When we flip over to the anti-Malthusian response, however, the disruptions caused to identities by productivity growth translate into smaller families. Both my kids move off the farm, or both are unable to get jobs as steelworkers. Even worse, the steelworker may have move to Atlanta (seriously, the Falcons?) to find a new job as …. very much not a steelworker. The anti-Malthusian response causes living standards to rise rapidly, but also causes the disruptions of that to happen in years, not generations.
As Polanyi speculated, threatened identities will try to defend themselves. This might be through unions or tariffs or some other attempt to slow down and moderate the effects of the pure market; all gumming up the market. In the worst cases that defense ends up turning into things like anti-immigrant attitudes, racism, or as Polanyi suggests, fascism. These are all things dominated by the concept of maintaining some kind of identity. Those ugly versions of identity defense often explicitly deal with questions of fertility and population growth, by the way. They get hung up on things like race replacement or racial purity and almost invariably promote large families as some kind of ideal. Population growth is the visible confirmation your identity is thriving.

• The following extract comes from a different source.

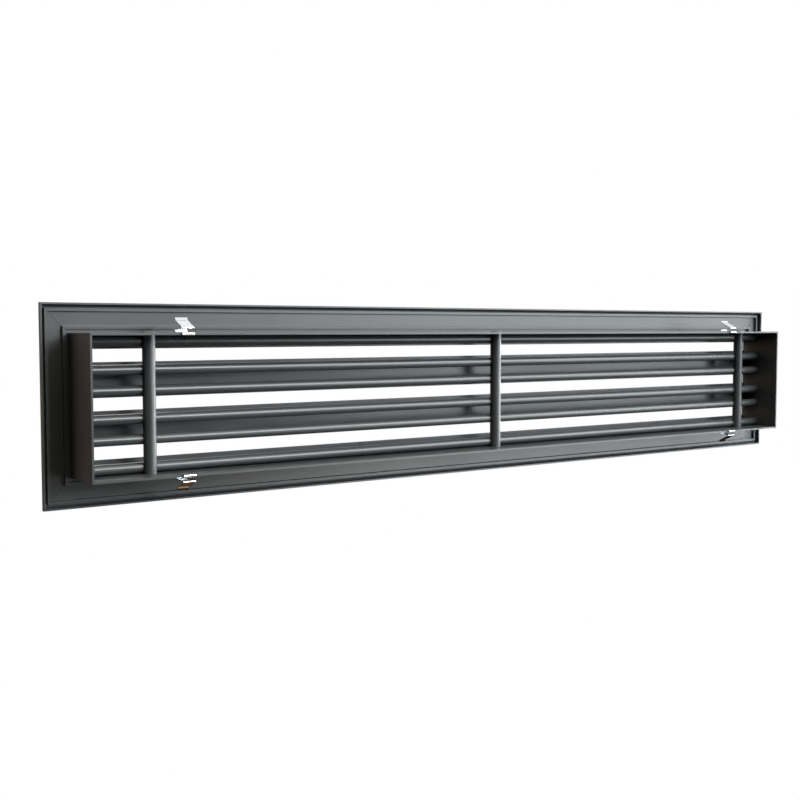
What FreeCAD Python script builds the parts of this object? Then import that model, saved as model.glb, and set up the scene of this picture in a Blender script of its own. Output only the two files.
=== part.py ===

Both poles of the ideological spectrum that STU uses to interpret the long 20th century are, in this framing, ideologies that exist because of the anti-Malthusian population resposne. Or maybe exist is a strong word. Some sort of Hayek and some sort of Polanyi were probably bound to occur. But without the anti-Malthusian population response, there would have been less for them to argue about. The flip to family size declining with prosperity generated conditions where their ideas were more salient, to the point that DeLong could usefully and capably view much of the long 20th century through their eyes.
Take this whole section for what it is, pure speculation. You should go read Slouching Toward Utopia and learn something about how the economy evolved since 1870. While you are doing that, keep in the back of your head the population responses required to generate the economic growth observed.